The lesser diving beetle contracts his muscles preparing to fly away. Are they warming up for take-off or is it a signal like “This place sucks. I’m outta here.”
Two species of water boatman and a turtle, maybe, but we don’t know. Maybe that’s just a big bubble coming up.
In the background, the pygmy water boatmen rub their striated penises against their bodies to make this astonishing sound.
In the foreground, a turtle bubbles past the hydrophone, and another kind of water boatman rubs his legs over his head…
The underwater calling of the painted frog in a Paris pond in the Jardin des Plantes at night. Most frogs call from above the water, but this one calls while completely submerged.
0939 recorded in the Camargues, another water boatman, but what kind ? No one knows…
recorded during the day, the peak of reproductive season, but quieter, less active.
Why are water bugs more active at night? Maybe there is so much noise from plants during the day that the night is better.
R_Viloam
All these rhythms and even the faint squeals are likely to be bubbles in a pond very rich in organic matter, a lot of vegetation. The sediment is very muddy, so we hear photosynthesis, decomposition, and the respiration of the plants themselves, often more rhythmic and musical-sounding than the underwater creatures.
Whenever there is a flow of energy in the plant that is continuous and regular, we hear rhythmic sounds.
I list the scientific information, data from the field, and then her occasional commentary. But in art there is no need to be that exact. The pondsoundworld is a mix of silence and surprise, confusion and illegibility; rhythm, squeak, and noise.
It is the strangest and most alien natural soundscape I have ever tried to make sense of, or interact with.
That is the most remarkable thing about this whole project. It’s right in my backyard and it’s as weird as outer space! Amazing to discover, because in these pandemic times, we are hardly allowed to go anywhere at all. Still, there is musical magic in the natural world.

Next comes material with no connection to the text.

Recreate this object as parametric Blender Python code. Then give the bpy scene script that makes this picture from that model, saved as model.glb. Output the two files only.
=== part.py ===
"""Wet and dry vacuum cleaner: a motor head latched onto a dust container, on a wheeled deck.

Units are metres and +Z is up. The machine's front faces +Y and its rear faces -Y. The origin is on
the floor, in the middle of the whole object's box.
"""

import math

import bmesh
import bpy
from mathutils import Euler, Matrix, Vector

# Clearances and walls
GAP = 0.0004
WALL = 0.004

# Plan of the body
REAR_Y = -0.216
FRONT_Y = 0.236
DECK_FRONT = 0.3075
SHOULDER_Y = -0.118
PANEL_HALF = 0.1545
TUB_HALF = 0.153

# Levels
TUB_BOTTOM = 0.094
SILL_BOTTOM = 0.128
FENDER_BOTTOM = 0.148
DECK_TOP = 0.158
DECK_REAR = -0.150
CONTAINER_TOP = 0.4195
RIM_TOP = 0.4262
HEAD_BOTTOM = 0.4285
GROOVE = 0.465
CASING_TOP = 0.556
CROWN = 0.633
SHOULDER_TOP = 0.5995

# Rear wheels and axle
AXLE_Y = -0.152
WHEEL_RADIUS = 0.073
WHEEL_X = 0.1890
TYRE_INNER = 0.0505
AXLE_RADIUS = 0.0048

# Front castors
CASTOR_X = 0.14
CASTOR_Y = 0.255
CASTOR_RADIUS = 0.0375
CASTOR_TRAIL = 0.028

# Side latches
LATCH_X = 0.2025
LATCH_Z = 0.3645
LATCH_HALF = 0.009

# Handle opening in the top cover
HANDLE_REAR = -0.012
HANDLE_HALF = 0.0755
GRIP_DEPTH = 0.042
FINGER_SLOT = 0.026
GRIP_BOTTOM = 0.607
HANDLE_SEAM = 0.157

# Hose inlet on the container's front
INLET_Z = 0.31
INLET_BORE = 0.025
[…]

So, our plan was to make a multi-channel audio work that swirls around your head as you enter the space. Originally we thought we would use these little high-tech speakers that you can only hear when you are very close to them, the kind of thing I’ve seen in rad nature and science museums that built complicated environments that you slink through often in the dark. But that seemed too technically challenging, and besides, those little speakers don’t produce the very deep sounds which do exist down in ponds. What could we do with a simpler setup? Well, four regular speakers would be easy to control from a simple audio interface, and through those four we could run as many uneven loops of sound as we wanted. I settled on the number…. eleven. Honoring Spinal Tap I suppose… this project goes up to eleven.
The idea was to make each of the eleven tracks a loop of uneven length, each a few minutes in length. Each containing a bit of sound, and another bit of silence. They cycle over and over again, as long as the program is running. Because every loop is a different length the artwork will never sound the same way twice. Composing for such indeterminacy requires a certain kind of faith in the listener, and a certain kind of openness in the composer.

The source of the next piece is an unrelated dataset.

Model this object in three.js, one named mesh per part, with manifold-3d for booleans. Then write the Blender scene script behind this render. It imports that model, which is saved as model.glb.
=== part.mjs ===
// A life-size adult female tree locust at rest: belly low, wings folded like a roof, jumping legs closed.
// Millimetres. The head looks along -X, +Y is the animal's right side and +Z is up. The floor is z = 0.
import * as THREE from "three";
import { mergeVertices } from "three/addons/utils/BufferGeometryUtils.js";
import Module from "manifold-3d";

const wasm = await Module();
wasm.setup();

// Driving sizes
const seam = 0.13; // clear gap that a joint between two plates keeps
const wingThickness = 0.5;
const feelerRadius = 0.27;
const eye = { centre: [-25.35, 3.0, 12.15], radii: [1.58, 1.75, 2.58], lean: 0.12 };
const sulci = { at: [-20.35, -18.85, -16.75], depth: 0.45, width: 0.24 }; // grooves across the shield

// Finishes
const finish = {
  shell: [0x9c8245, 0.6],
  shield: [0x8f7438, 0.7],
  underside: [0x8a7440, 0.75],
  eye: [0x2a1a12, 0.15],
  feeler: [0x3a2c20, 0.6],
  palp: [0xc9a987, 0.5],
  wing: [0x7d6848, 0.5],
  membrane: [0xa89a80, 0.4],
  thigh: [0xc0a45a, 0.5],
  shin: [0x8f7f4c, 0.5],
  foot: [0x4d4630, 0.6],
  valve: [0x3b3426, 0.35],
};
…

Here’s what the installation in Detroit looked like:
Because I was never able to attend my own installation, I asked for a video of what it was like to be inside it:
Here’s a version of what the soundscape sounded like one time, though because it was made of eleven uneven overlapping tracks, it would never sound this way ever again:
I don’t really know. I never even got to see that one, since at the time I was far away, traveling, touring, playing. Such journeys seem utopian from a pandemic perspective. Nostalgia from our former freedom just to move. Wherever, whenever.
Now circumstances have kept me close to home, near to my ponds. Yet now I know how much there is to listen to, always already right here, around me.
If a pond sings in the forest and no one drops a hydrophone down, does it in fact make a sound?